#### [TASK GOAL]
Comb the records below for the string "rigid" and copy each line where it turns up.

** start of INPUT RECORDS **

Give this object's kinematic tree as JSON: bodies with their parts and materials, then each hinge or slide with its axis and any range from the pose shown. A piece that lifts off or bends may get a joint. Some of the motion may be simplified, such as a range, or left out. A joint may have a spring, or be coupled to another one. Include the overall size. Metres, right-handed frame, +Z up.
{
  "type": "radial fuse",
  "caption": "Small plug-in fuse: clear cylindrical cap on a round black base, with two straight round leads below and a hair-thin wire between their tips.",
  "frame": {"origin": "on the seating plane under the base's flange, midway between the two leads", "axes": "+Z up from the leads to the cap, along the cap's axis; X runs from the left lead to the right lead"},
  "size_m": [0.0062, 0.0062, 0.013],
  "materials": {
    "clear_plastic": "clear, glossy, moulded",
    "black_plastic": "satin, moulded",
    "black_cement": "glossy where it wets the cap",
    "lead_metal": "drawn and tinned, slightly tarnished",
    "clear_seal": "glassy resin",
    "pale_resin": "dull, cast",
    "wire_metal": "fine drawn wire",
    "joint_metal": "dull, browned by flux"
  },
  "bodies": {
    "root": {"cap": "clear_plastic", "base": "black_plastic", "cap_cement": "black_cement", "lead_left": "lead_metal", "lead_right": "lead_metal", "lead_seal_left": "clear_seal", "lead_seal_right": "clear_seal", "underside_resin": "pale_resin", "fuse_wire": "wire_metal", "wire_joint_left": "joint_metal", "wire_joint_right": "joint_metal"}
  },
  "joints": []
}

** end of INPUT RECORDS **
** start of INPUT RECORDS **

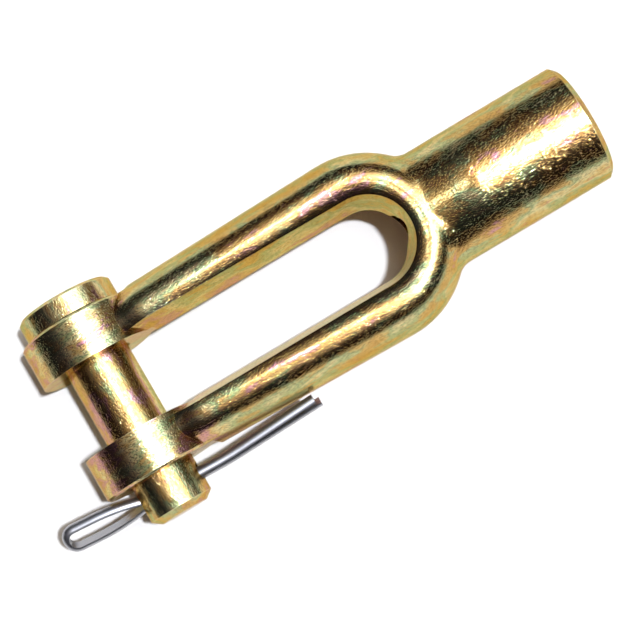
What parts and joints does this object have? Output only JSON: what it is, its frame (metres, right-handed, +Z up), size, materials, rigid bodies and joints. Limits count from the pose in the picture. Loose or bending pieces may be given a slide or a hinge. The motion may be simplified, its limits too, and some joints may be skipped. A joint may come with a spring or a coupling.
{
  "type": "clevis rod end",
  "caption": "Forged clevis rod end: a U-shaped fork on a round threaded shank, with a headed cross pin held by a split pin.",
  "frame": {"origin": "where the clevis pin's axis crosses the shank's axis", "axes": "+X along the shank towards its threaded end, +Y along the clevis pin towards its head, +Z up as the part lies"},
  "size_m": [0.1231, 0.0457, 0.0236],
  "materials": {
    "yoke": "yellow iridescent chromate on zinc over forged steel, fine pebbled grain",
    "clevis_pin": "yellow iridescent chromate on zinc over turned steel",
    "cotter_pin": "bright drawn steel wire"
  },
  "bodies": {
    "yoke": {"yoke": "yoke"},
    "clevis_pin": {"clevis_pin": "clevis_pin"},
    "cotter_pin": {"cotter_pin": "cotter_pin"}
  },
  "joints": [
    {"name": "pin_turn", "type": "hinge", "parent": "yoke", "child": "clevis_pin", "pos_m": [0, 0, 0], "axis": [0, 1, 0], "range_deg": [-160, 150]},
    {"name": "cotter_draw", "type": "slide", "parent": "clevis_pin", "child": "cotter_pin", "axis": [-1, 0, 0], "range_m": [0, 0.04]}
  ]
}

** end of INPUT RECORDS **
** start of INPUT RECORDS **

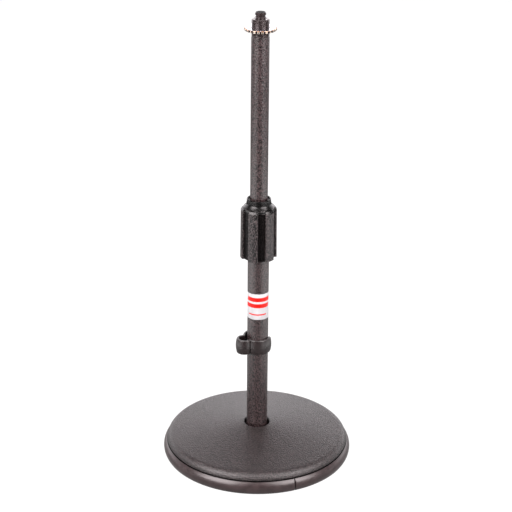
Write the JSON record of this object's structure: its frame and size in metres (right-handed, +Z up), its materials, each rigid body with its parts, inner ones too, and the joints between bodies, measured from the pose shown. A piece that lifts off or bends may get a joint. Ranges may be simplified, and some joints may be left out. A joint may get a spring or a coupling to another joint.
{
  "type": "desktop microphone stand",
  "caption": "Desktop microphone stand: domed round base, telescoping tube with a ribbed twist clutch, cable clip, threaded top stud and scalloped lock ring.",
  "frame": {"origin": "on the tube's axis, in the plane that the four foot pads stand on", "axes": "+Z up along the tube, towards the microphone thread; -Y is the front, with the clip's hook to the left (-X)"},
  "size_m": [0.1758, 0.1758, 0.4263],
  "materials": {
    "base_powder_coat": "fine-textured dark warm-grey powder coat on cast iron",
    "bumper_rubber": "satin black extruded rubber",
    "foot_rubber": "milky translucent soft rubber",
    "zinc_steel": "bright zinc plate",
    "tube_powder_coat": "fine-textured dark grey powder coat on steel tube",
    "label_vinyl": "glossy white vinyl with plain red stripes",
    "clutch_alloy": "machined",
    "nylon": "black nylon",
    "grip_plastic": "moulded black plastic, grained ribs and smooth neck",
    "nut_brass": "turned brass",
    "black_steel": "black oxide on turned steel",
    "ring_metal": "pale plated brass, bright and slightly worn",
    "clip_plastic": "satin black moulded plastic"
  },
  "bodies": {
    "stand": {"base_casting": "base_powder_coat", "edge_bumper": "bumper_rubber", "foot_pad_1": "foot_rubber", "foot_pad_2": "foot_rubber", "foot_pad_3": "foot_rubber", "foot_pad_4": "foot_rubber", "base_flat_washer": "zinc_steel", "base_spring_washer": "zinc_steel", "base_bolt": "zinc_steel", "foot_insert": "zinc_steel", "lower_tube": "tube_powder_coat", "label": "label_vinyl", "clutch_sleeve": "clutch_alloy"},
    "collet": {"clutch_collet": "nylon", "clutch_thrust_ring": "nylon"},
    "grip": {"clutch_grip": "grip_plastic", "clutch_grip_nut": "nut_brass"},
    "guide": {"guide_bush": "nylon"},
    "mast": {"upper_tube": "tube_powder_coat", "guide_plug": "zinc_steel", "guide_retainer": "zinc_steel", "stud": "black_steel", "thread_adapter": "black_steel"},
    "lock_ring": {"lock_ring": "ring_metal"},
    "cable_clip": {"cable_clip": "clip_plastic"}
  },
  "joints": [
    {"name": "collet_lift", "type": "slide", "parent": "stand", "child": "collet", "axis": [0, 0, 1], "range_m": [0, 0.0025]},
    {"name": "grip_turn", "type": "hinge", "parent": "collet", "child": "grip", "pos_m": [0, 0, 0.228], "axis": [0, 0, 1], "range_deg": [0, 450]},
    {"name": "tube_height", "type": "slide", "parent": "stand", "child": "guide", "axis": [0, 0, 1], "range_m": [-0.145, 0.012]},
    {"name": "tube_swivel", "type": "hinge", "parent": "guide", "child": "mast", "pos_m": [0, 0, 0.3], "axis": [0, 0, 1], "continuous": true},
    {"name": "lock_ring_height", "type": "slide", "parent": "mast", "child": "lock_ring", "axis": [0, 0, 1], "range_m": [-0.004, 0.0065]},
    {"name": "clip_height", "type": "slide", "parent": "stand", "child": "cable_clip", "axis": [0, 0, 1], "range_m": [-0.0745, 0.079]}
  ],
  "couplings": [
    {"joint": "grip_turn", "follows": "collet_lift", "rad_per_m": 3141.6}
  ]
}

** end of INPUT RECORDS **

#### [RESPONSE TO THIS EXERCISE]
What parts and joints does this object have? Output only JSON: what it is, its frame (metres, right-handed, +Z up), size, materials, rigid bodies and joints. Limits count from the pose in the picture. Loose or bending pieces may be given a slide or a hinge. The motion may be simplified, its limits too, and some joints may be skipped. A joint may come with a spring or a coupling.
Write the JSON record of this object's structure: its frame and size in metres (right-handed, +Z up), its materials, each rigid body with its parts, inner ones too, and the joints between bodies, measured from the pose shown. A piece that lifts off or bends may get a joint. Ranges may be simplified, and some joints may be left out. A joint may get a spring or a coupling to another joint.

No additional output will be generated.